Like bamboo, rattan is harvested one machete chop at a time. Villagers then strip the rattan of its thorny outer layer and peel out the core rattan. To prepare it, the rattan is first washed in water which helps strip away the layer of silica that coats the core rattan. The next step is to cure the rattan by intensely smoking it for a few days. After curing, the rattan has to be dried to remove excess moisture. This is done outside under the hot sun, and takes perhaps another two or three days. After drying, the pliable rattan is ready for use.
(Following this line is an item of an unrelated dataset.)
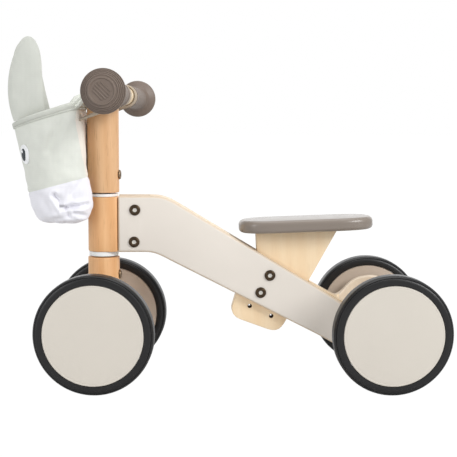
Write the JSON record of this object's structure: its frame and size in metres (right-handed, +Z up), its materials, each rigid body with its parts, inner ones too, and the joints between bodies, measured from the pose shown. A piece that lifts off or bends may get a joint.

Rattan can further be processed into peeled strips for weaving into strong carrying or storage baskets. It is often used together with bamboo strips in order to make a basket even stronger and more durable. Once a basket is woven, it is smoked above the household hearth for up to a year – this treats the rattan to make it more resilient and resistant to breakage and bugs. It also assures the basket a beautiful warm patina!


Metals:
Being “cash poor,” hilltribe cultures cannot purchase newly processed steel, aluminum, silver and other needed metals from world markets. Thus metals are obtained primarily through recycling. Ironically, most of the desired steel and aluminum comes from recycling materials left from the wars fought with the French in the 1950’s and the Americans and Chinese in the 1960-70’s. Aluminum from aircraft parts and steel from bomb casings, shrapnel, and abandoned equipment such as tanks are readily collected, smelted, and shaped into plows, shovels, axe blades, nails, kitchen pots and cutlery, and even personal adornments such as head-dresses, earrings, and necklaces. Silver for dowry-quality jewelry is usually obtained from old French (“Indo-Chinese”) coinage used in the region during the first half of the 20th Century. The village metal-worker is a revered artisan needed for making, repairing and re-sharpening essentials; we often see the smoke for the smelting pot and hear the “oom-pha” of the billows in the villages we visit.